Mowbray enjoyed success early in his managerial career with Hibernian, guiding the Edinburgh club to back-to-back top-four finishes for the first time in more than 30 years, before winning the Championship title with West Brom in 2008 with a brand of eye-catching football.
But relative failures followed at Celtic and Middlesbrough - both clubs where he had hero status as a player - as well as Coventry, where his side suffered a late-season slump to miss out on promotion from League One in his only full season in charge.
"I've enjoyed the fact that we've had a team with players that can win games. I've managed clubs where realistically it's been very difficult to get into the top two or top six," Mowbray continued.
"I've sat in offices after games and thought 'I wish we had the budget' or 'I wish we had the players' and I've been on the other end of it."
'Fans can be proud of Mowbray's team'
Analysis: BBC Radio Lancashire's Andy Bayes
After taking a little while to settle in to life in League One, Rovers fully deserve the position that they find themselves in. One defeat since 14 October in the league is promotion form in anyone's book.
The appointment of Mowbray has brought authority, leadership and a degree of calmness to a club that was crying out for it.
Mowbray oversaw the departures of 12 senior players and replaced them with ones he had either worked with before or been impressed by when he was in charge of Coventry.
He has found a position for Dack to flourish.
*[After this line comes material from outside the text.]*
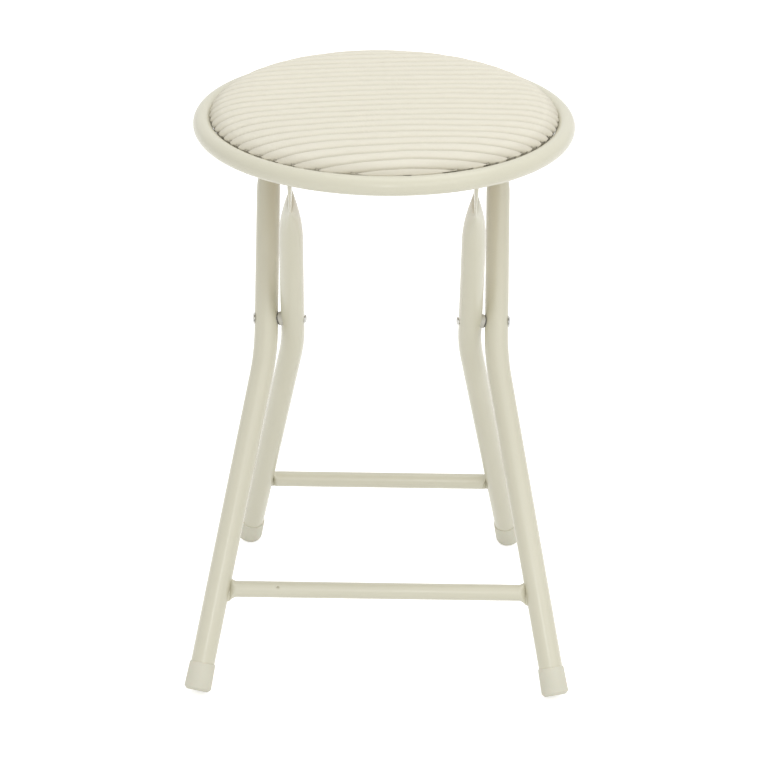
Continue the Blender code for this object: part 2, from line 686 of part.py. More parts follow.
def make_ring(parent):
    """The seat's ring, a bent tube whose bore is open at a vent hole on the inner side."""
    matrix = Matrix.Translation((0.0, 0.0, SEAT_RING_HEIGHT))
    ring = add_piece("seat_ring", torus_mesh("seat_ring", RING_TUBE / 2, 64, 14), POWDER_COAT, parent, matrix)
    bore = add_cutter("ring_bore", torus_mesh("ring_bore", RING_TUBE / 2 - RING_WALL, 64, 8), matrix)
    cut(ring, bore)
    vent = cylinder_mesh("ring_vent", BAR_VENT, RING_TUBE / 2, 10)
    place = Matrix.Translation((0.0, RING_RADIUS, SEAT_RING_HEIGHT - RING_TUBE / 2))
    cut(ring, add_cutter("ring_vent", vent, place))


def make_board(parent):
    mesh = cylinder_mesh("seat_board", 2 * BOARD_RADIUS, BOARD_THICKNESS, 64)
    matrix = Matrix.Translation((0.0, 0.0, (BOARD_BOTTOM + BOARD_TOP) / 2))
    board = add_piece("seat_board", mesh, PLYWOOD, parent, matrix)
    for side_name, side in SIDES:
        for place, y in (("front", -SCREW_Y), ("rear", SCREW_Y)):
            cut(board, screw_cutter(f"board_{place}_{side_name}_hole", side * RAIL_MIDDLE_X, y))


def crown(radius, widest, edge_height, rise):
    """The height of a cushion's top: nearly flat in the middle and round at its shoulder."""
    share = min(radius / widest, 1.0)
    return edge_height + rise * math.sqrt(max(1 - share**COVER_SHOULDER, 0.0))


def make_cover(parent):
    """The ribbed cover: a sheet with a crest and a groove for each rib, drawn down round the board."""
    rows, columns = 2 * RIB_COUNT, 6
    bm = bmesh.new()
    bmesh.ops.create_grid(bm, x_segments=columns, y_segments=rows, size=1.0)
    reach = COVER_RADIUS * 0.988
    for vert in bm.verts:
        row = round((vert.co.y + 1) / 2 * rows)
        groove = RIB_DEPTH if row % 2 == 0 else 0.0
        y = reach * vert.co.y
        chord = math.sqrt(COVER_RADIUS**2 - y**2)
        x = chord * math.sin(vert.co.x * math.pi / 2)
        on_edge = abs(vert.co.x) > 0.999 or abs(vert.co.y) > 0.999
        radius = math.hypot(x, y)
        height = crown(radius, COVER_RADIUS, COVER_EDGE_Z, COVER_CROWN)
        if on_edge:
            x, y = (value * (COVER_RADIUS - groove / 2) / radius for value in (x, y))
            height, groove = COVER_EDGE_Z, 0.0
        vert.co = (x, y, height - groove)
    skirt = (
        (COVER_RADIUS - 0.0014, SEAT_RING_HEIGHT + 0.0045),
        (BOARD_RADIUS + 2 * SEAT_GAP + COVER_WALL, BOARD_BOTTOM),
    )
    for radius, height in skirt:
        edges = [edge for edge in bm.edges if edge.is_boundary]
        for item in bmesh.ops.extrude_edge_only(bm, edges=edges)["geom"]:
            if isinstance(item, bmesh.types.BMVert):
                share = radius / math.hypot(item.co.x, item.co.y)
                item.co = (item.co.x * share, item.co.y * share, height)
    bmesh.ops.recalc_face_normals(bm, faces=bm.faces)
    bmesh.ops.rotate(bm, verts=bm.verts, matrix=Matrix.Rotation(RIB_TURN, 3, "Z"))
    cover = add_piece("seat_cover", mesh_from(bm, "seat_cover", 180), CORDUROY, parent)
    wall = cover.modifiers.new("wall", "SOLIDIFY")
    wall.thickness = COVER_WALL
    wall.offset = -1.0
    wall.use_even_offset = False


def make_foam(parent):
    """The foam under the cover, a turned pad with the same crown."""
    widest = BOARD_RADIUS - FOAM_INSET
    bottom = BOARD_TOP + SEAT_GAP
    top_rise = COVER_CROWN - COVER_WALL - RIB_DEPTH - 3 * FOAM_GAP
    edge = COVER_EDGE_Z - FOAM_GAP
    profile = [(0.0, crown(0.0, widest, edge, top_rise))]
    for share in (0.3, 0.6, 0.8, 0.9, 0.96, 1.0):
        profile.append((widest * share, crown(widest * share, widest, edge, top_rise)))
    profile += [(widest, bottom), (0.0, bottom)]
    add_piece("seat_foam", turned_mesh("seat_foam", profile, 48), FOAM, parent)


clear_scene()
STOOL = new_collection("folding stool", bpy.context.scene.collection)
CUTTERS = new_collection("cutters", bpy.context.scene.collection)


def build():
    scissor_axis = joint_empty("scissor_axis", 0.0, PIVOT_HEIGHT)
    rear_y = (REAR_HINGE_HEIGHT - PIVOT_HEIGHT) * math.tan(LEAN)
    seat_axis = joint_empty("seat_axis", rear_y, REAR_HINGE_HEIGHT)
    outer_legs = make_legs("outer", REAR_HINGE_HEIGHT, None)
    inner_legs = make_legs("inner", FRONT_PIN_HEIGHT, scissor_axis)
    front_bar, front_middle = make_crossbar("front_crossbar", outer_legs, None)
    make_bar_vent(front_bar, front_middle)
    make_crossbar("rear_crossbar", inner_legs, scissor_axis)
    floor_cutter = make_floor_cutter()
    make_foot_caps("front", outer_legs, floor_cutter, None)
    make_foot_caps("rear", inner_legs, floor_cutter, scissor_axis)
    make_pivots(outer_legs)
    make_front_pins(inner_legs, scissor_axis)
    hinge = make_rear_hinges(outer_legs, seat_axis)
    pin = inner_legs["right"].at(inner_legs["right"].top)[0]
    make_ring(seat_axis)
    make_rails(pin, hinge, seat_axis)
    make_board(seat_axis)
    make_screws(seat_axis)
    make_foam(seat_axis)
    make_cover(seat_axis)


build()
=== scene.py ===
import math

import bmesh
import bpy
from mathutils import Matrix, Vector, noise
from mathutils.bvhtree import BVHTree


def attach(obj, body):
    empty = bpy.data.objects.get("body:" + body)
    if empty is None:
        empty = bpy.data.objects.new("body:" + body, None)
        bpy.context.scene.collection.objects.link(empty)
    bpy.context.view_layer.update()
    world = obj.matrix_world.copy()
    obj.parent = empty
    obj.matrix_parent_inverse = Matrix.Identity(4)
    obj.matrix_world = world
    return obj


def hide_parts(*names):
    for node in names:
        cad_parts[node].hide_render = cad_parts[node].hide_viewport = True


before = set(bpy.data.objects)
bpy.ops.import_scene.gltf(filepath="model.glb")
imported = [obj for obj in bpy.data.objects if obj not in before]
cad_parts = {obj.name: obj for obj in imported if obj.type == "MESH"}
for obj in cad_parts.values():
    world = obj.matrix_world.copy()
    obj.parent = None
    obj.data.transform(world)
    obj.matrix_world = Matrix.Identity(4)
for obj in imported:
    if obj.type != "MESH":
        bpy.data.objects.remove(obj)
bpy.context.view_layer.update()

# The ring and the legs, in metres, as in the CAD
RING_RADIUS = 0.1425
RING_TUBE = 0.015
RING_HEIGHT = 0.436
PIVOT_HEIGHT = RING_HEIGHT - 0.168
FOOT_REACH = 0.144
LEG_TUBE = 0.019
LEG_GAP = 0.0022
INNER_LEG_X = 0.0715
OUTER_LEG_X = INNER_LEG_X + LEG_TUBE + LEG_GAP
INNER_FOOT_X = 0.114
OUTER_FOOT_X = 0.144
BEND_DROP = 0.025
BEND_RADIUS = 0.200
TAB_THICKNESS = 0.003
FRONT_PIN_HEIGHT = 0.4225
REAR_HINGE_HEIGHT = FRONT_PIN_HEIGHT - 0.0105
LEAN = math.atan2(FOOT_REACH, PIVOT_HEIGHT)

# The bars, the caps, the rails and the board, as in the CAD
BAR_TUBE = 0.013
BAR_HEIGHT = 0.076
BAR_END_HEIGHT = 0.0195
CAP_LENGTH = 0.0225
CAP_RISE = {"outer": 0.00441, "inner": 0.00432}  # height of the middle of the cap's end face
RAIL_WIDTH = 0.015
RAIL_SHEET = 0.0015
RAIL_INNER_X = INNER_LEG_X + TAB_THICKNESS / 2 + 0.002
RAIL_OUTER_X = RAIL_INNER_X + RAIL_WIDTH
BOARD_RADIUS = RING_RADIUS - RING_TUBE / 2 - 0.0015
BOARD_BOTTOM = RING_HEIGHT + 0.0013
BOARD_THICKNESS = 0.006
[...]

Experienced players like Danny Graham and Charlie Mulgrew have been crucial to the cause, in Graham's case particularly since the turn of the year.
Mulgrew's 14 goals this season have been the most by a defender in one season in the club's history and if Adam Armstrong scores once more, it would be the first time in 60 years that four players have reached double figures in the same season.
Rovers have had much publicised problems over recent years but Mowbray has created a team that the long-suffering fans can be proud of. Now they are over the line, he will not be settling for just making up the numbers in the second tier.
He has become a very popular manager in a relatively short space of time. Supporters feel that he is sensible and realistic about his objectives for the club and hope that moving back to the Championship is only the start.